Here’s how we do it:

  • Summer math packets – If your child was assigned a school math packet to complete over the summer, help them make the most of it. Rather than just going through the motions to finish it (or rush through it a couple days before school starts!), use it as an assessment. Ask your child to circle the questions that were particularly difficult, and then have them do more work with those types of questions. Using the packet as a jumping off point will help your child get a better sense of their strengths and weaknesses, and a chance to see that they can develop skills once they identify them!
  • Online resourcesALEKS is an online learning system that adapts questions as the student moves through a course. Khan Academy offers free instructional videos and practice questions. Both consistently get positive reviews from our tutors and students!
  • Textbooks – We recommend that students work through the first few chapters of the textbook for the upcoming class. Some schools make books available, but they can also be found at the library and online.
  • Everyday application – Your child should also take advantage of daily opportunities to practice math. They could plan, budget, purchase, and make a family meal. Have them hang those frames that have been waiting for you to find the time! Can they teach you about their favorite sports teams or players using stats? Math can be really fun!

Write More to Read Better

Obviously, children should read throughout the summer. But to make a bigger impact, they should also write about what they read. Writing leads them to think more deeply about what they’ve read, which in turn will improve their ability to summarize and identify main ideas, understand story structure, make inferences, and make connections within and between texts. In addition, their vocabulary will grow, and they’ll improve both reading and writing fluency!
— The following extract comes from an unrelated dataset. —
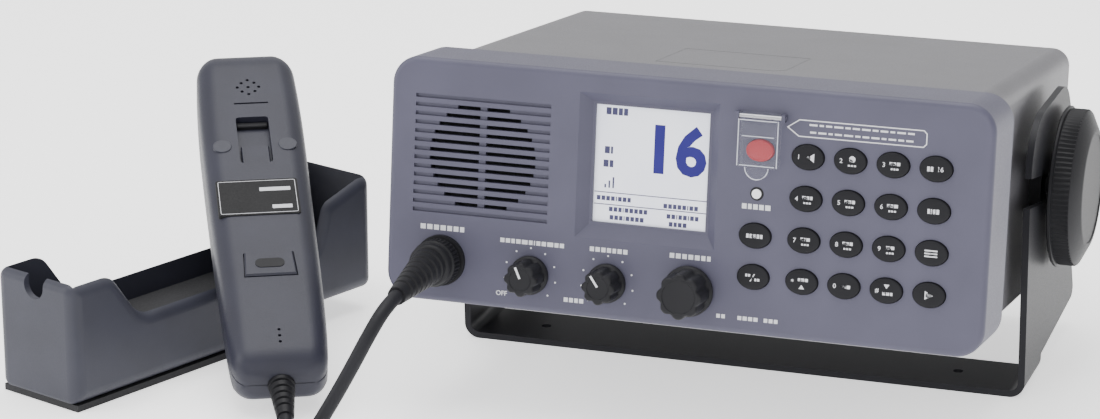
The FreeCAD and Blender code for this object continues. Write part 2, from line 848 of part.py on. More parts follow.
def relief_line():
    """Where the plug ends, which way it points, and where its relief starts to droop."""
    front = face_y - socket_flange_t - plug_len
    start = tip_back(Part.Vertex(V(socket_x, front, socket_z))).Point
    leave = tip_back(Part.Vertex(V(socket_x, front - 10, socket_z))).Point - start
    leave.normalize()
    return start, leave, start + leave * relief_neck


def plug_strain_relief():
    start, leave, knee = relief_line()
    tip = knee + relief_way * (relief_len - relief_neck)
    middle = knee + relief_way * ((relief_len - relief_neck) / 2)
    rings = [(start, leave, relief_r), (middle, relief_way, (relief_r + relief_tip_r) / 2),
             (tip, relief_way, relief_tip_r)]
    wires = [Part.Wire([Part.Circle(centre, way, r).toShape()]) for centre, way, r in rings]
    return Part.makeLoft(wires, True, False)


def plug_route():
    tip = relief_line()[2] + relief_way * (relief_len - relief_neck)
    print("plug cord starts at", [round(v, 2) for v in tip])
    return [tuple(tip), tuple(tip + relief_way * 13), (-109.6, -188.5, 59.0), (-114.6, -196.0, 46.5),
            (-120.6, -201.0, 34.0), (-126.5, -206.0, 22.5), (-133.5, -213.0, 12.0), (-143.0, -223.0, 4.8),
            (-154.0, -236.0, 3.2)]


def cord_tube(points):
    """Straight runs joined by tangent arcs, each 0.45 of its shorter run."""
    pts = [V(*p) for p in points]
    edges = []
    at = pts[0]
    radii = []
    for i in range(1, len(pts) - 1):
        back = pts[i - 1] - pts[i]
        ahead = pts[i + 1] - pts[i]
        shorter = min(back.Length, ahead.Length)
        back.normalize()
        ahead.normalize()
        turn = math.pi - back.getAngle(ahead)
        cut = 0.45 * shorter
        radius = cut / math.tan(turn / 2)
        radii.append(round(radius, 1))
        start = pts[i] + back * cut
        end = pts[i] + ahead * cut
        inward = (back + ahead).normalize()
        half = (math.pi - turn) / 2
        middle = pts[i] + inward * (radius / math.sin(half) - radius)
        edges.append(Part.LineSegment(at, start).toShape())
        edges.append(Part.Arc(start, middle, end).toShape())
        at = end
    edges.append(Part.LineSegment(at, pts[-1]).toShape())
    path = Part.Wire(edges)
    first = (pts[1] - pts[0]).normalize()
    profile = Part.Wire([Part.Circle(pts[0], first, cord_r).toShape()])
    tube = path.makePipeShell([profile], True, False, 2)
    ideal = math.pi * cord_r ** 2 * path.Length
    print("cord length", round(path.Length, 1), "radii", radii, "volume share", round(tube.Volume / ideal, 4))
    return tube


def handset_route():
    start = handset_place(Part.Vertex(V(0, -foot_relief_len, 0))).Point
    leave = handset_place(Part.Vertex(V(0, -foot_relief_len - 5.0, 0))).Point
    print("handset cord starts at", [round(v, 2) for v in start], [round(v, 2) for v in leave])
    return [tuple(start), tuple(leave), (-156.4, -167.6, 3.1), (-155.0, -177.0, 3.1), (-156.5, -190.0, 3.1),
            (-160.5, -205.0, 3.1), (-168.0, -222.0, 3.1)]


def cord_coil():
    wide = coil_turns_wide * cord_r
    high = coil_layers * 2 * cord_r
    ring = Part.makeCylinder(coil_mid_r + wide, high, V(coil_x, coil_y, 0))
    return ring.cut(Part.makeCylinder(coil_mid_r - wide, high + 2, V(coil_x, coil_y, -1)))


# Every sub-part by name

def build():
    radio = {
        "front_panel": front_panel(),
        "cover_hinge_pin": cover_hinge_pin(),
        "distress_cover": distress_cover(),
        "distress_key": distress_key(),
        "keypad_mat": keypad_mat(),
        "control_board": control_board(),
        "alarm_lamp": alarm_lamp(),
        "display_window": display_window(),
        "display_module": display_module(),
        "speaker": speaker(),
        "volume_and_squelch_controls": Part.Compound([control(volume_x, small_knob_z),
                                                      control(squelch_x, small_knob_z)]),
        "channel_encoder": control(channel_x, channel_z),
        "volume_knob": turning_knob(volume_x, small_knob_z, small_knob_r, small_knob_len, 2.6),
        "squelch_knob": turning_knob(squelch_x, small_knob_z, small_knob_r, small_knob_len, 2.6),
        "channel_knob": channel_knob(),
        "channel_rotor": channel_rotor(),
        "handset_socket": handset_socket(),
        "case_cover": boss_holes(screw_holes(case_cover())),
        "case_tray": screw_holes(case_tray()),
        "rear_heatsink": rear_heatsink(),
        "main_board": main_board(),
        "antenna_socket": antenna_socket(),
        "power_socket": power_socket(),
        "case_screws": case_screws(),
        "clamp_bosses": clamp_bosses(),
        "clamp_knob_left": clamp_knob(-1),
        "clamp_knob_right": clamp_knob(1),
        "handset_plug": handset_plug(),
    }
    names = ["key_1", "key_2", "key_3", "key_channel", "key_4", "key_5", "key_6", "key_file",
             "key_7", "key_8", "key_9", "key_menu", "key_star", "key_0", "key_hash", "key_enter",
             "key_cancel", "key_call"]
    for name, (x, z) in zip(names, key_places()):
        radio[name] = key(x, z)
    parts = {name: tip_back(shape) for name, shape in radio.items()}
    parts["bracket"] = bracket()
    parts["cradle_shell"] = cradle_shell()
    parts["cradle_foot"] = cradle_foot()
    parts["cradle_pad"] = cradle_pad()
    parts["handset_inner_shell"] = handset_inner_shell()
    parts["handset_outer_shell"] = handset_outer_shell()
    parts["talk_button"] = talk_button()
    parts["earpiece_capsule"] = capsule(earpiece_s, 5.0)
    parts["microphone_capsule"] = capsule(microphone_s, 3.0)
    parts["handset_strain_relief"] = foot_strain_relief()
    parts["plug_strain_relief"] = plug_strain_relief()
    parts["cord_plug_run"] = cord_tube(plug_route())
    parts["cord_handset_run"] = cord_tube(handset_route())
    parts["cord_coil"] = cord_coil()
    return parts


os.makedirs("parts", exist_ok=True)
for name, shape in build().items():
    print(name, len(shape.Solids), shape.isValid(), round(shape.Volume, 1))
    shape.exportStep("parts/" + name + ".step")
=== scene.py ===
# %% [markdown]
# A marine radio in its bracket, with a handset leaning on its cradle.
# The solids of the part come in as a fixed frame, in metres: X is right, Y is
# back, Z is up, and the origin is the middle of the bracket's base strip.
# Everything that is made below sits on that frame, and the pieces on the radio and the handset move with
# their bodies; the two free stretches of cord stay where they are made.

# %% Load the frame
import bmesh
import bpy
import json
import math
from mathutils import Matrix, Vector


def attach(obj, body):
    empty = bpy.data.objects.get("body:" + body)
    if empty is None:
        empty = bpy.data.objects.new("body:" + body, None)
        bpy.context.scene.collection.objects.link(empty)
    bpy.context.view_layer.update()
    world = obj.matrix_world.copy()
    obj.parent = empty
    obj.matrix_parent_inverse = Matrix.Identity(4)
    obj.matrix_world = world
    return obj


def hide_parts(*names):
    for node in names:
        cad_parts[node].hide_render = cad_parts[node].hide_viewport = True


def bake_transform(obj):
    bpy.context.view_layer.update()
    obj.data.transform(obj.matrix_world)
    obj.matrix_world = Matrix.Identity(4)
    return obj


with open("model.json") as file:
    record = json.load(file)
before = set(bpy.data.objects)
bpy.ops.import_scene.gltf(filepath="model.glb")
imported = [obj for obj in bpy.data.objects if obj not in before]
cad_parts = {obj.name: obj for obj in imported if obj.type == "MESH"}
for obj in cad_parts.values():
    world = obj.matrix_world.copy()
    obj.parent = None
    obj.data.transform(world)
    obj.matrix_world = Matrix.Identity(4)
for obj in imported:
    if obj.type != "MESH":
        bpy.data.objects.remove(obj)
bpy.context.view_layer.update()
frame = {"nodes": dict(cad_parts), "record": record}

# %% [markdown]
# The radio is drawn level about the axis of its two clamp knobs and then
# tipped back by seven degrees. It would be possible to model everything
# already tipped, but a flat face is much easier to lay out on, so one function
# takes a place on the level radio, in millimetres, to its place in the scene.

# %% Places on the radio
MM = 0.001
TILT = math.radians(7.0)
PIVOT = Vector((0.0, 34.0, 83.0))
FACE_Y = -144.0
TIP_BACK = Matrix.Rotation(-TILT, 4, "X")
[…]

Here are some of our favorite reading and writing activities:

  • Read high interest materials – For some students that might be historical fiction, for others it might be graphic novels or sports magazines. The point is to get them reading so that they’ll do more of it!
  • Summer reading assignments – Similar to the math packets, help your child use the school reading assignment as an opportunity to learn more. You can read together and discuss, or even have them give you chapter quizzes. They could do a book club with friends and compose a group email to the author. Are there any field trips they could take based on the content of the book? There are lots of opportunities to bring the text to life.
  • Join – On this website, your child can keep lists of the books they’ve read and those they want to read. It’s also fun to rate and review books, and they can even share notes about what they’ve read with any friends with accounts.
  • Go old school – Have your child write a letter to one of the book’s characters. They can make it even more fun by writing the letter from another character rather than from themselves!
  • Be the expert – Write a Wikipedia-style entry about a person or event they’ve read about. If your child’s into coding, they can even create a whole website about a given topic!